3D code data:
______________________________

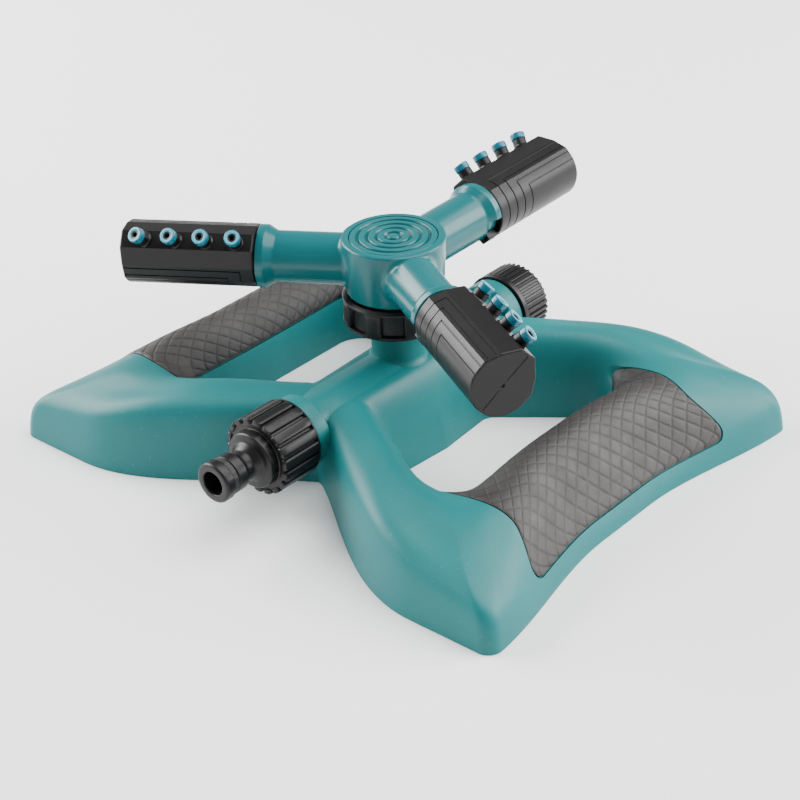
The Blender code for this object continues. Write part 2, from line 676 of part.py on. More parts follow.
def outlet_cap():
    socket = CAP_LENGTH - CAP_FACE
    body = turned("cap", [
        (0.0, CAP_LENGTH), (CAP_RADIUS - 0.0030, CAP_LENGTH), (CAP_RADIUS - 0.0006, CAP_LENGTH - 0.0008),
        (CAP_RADIUS, CAP_LENGTH - 0.0018), (CAP_RADIUS - 0.0004, 0.0), (SPIGOT_RADIUS + CLEARANCE, 0.0),
        (SPIGOT_RADIUS + CLEARANCE, socket), (0.0, socket)])
    grooved(body, CAP_RADIUS, CAP_GROOVE_DEPTH, CAP_GROOVE_WIDTH, CAP_GROOVES, 0.0022,
            CAP_LENGTH - 0.0030)
    body.data.transform(along_barrel(OUTLET_SEAT_Y + CLEARANCE, 1))
    return body


def outlet_washer():
    start = SPIGOT_LENGTH + CLEARANCE
    return ring("outlet_washer", BARREL_BORE, SPIGOT_RADIUS - 0.0004, start,
                start + WASHER_THICKNESS, 20, place=along_barrel(OUTLET_SEAT_Y, 1))


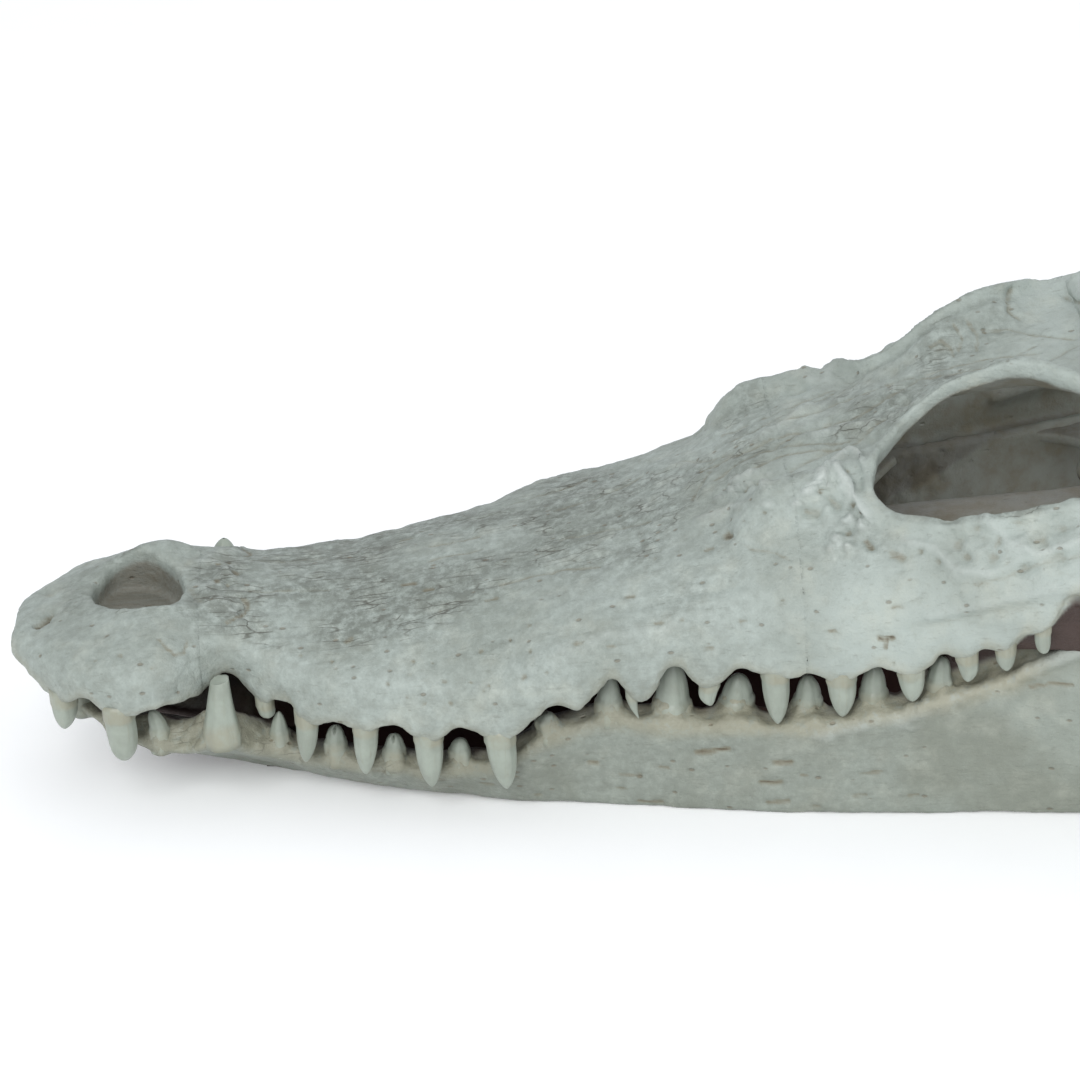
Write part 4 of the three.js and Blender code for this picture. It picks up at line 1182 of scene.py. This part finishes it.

______________________________

• _Stated exercise_:
Give the lines again, exactly as they stand, from the beginning of the data through the line with "20, place=along_barrel(OUTLET_SEAT_Y, 1))".

• _Task solution_:
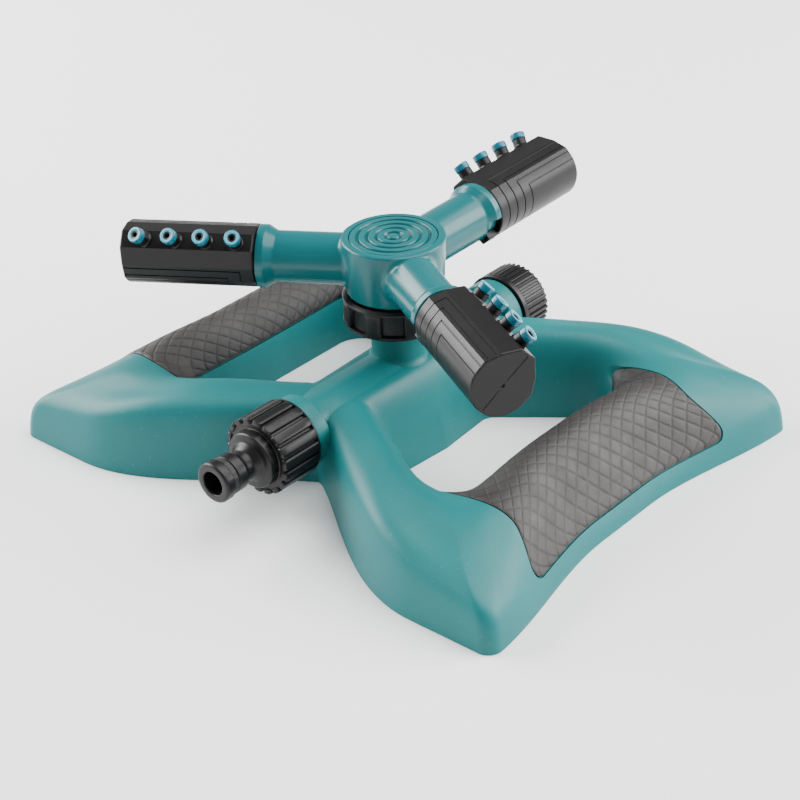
The Blender code for this object continues. Write part 2, from line 676 of part.py on. More parts follow.
def outlet_cap():
    socket = CAP_LENGTH - CAP_FACE
    body = turned("cap", [
        (0.0, CAP_LENGTH), (CAP_RADIUS - 0.0030, CAP_LENGTH), (CAP_RADIUS - 0.0006, CAP_LENGTH - 0.0008),
        (CAP_RADIUS, CAP_LENGTH - 0.0018), (CAP_RADIUS - 0.0004, 0.0), (SPIGOT_RADIUS + CLEARANCE, 0.0),
        (SPIGOT_RADIUS + CLEARANCE, socket), (0.0, socket)])
    grooved(body, CAP_RADIUS, CAP_GROOVE_DEPTH, CAP_GROOVE_WIDTH, CAP_GROOVES, 0.0022,
            CAP_LENGTH - 0.0030)
    body.data.transform(along_barrel(OUTLET_SEAT_Y + CLEARANCE, 1))
    return body


def outlet_washer():
    start = SPIGOT_LENGTH + CLEARANCE
    return ring("outlet_washer", BARREL_BORE, SPIGOT_RADIUS - 0.0004, start,
                start + WASHER_THICKNESS, 20, place=along_barrel(OUTLET_SEAT_Y, 1))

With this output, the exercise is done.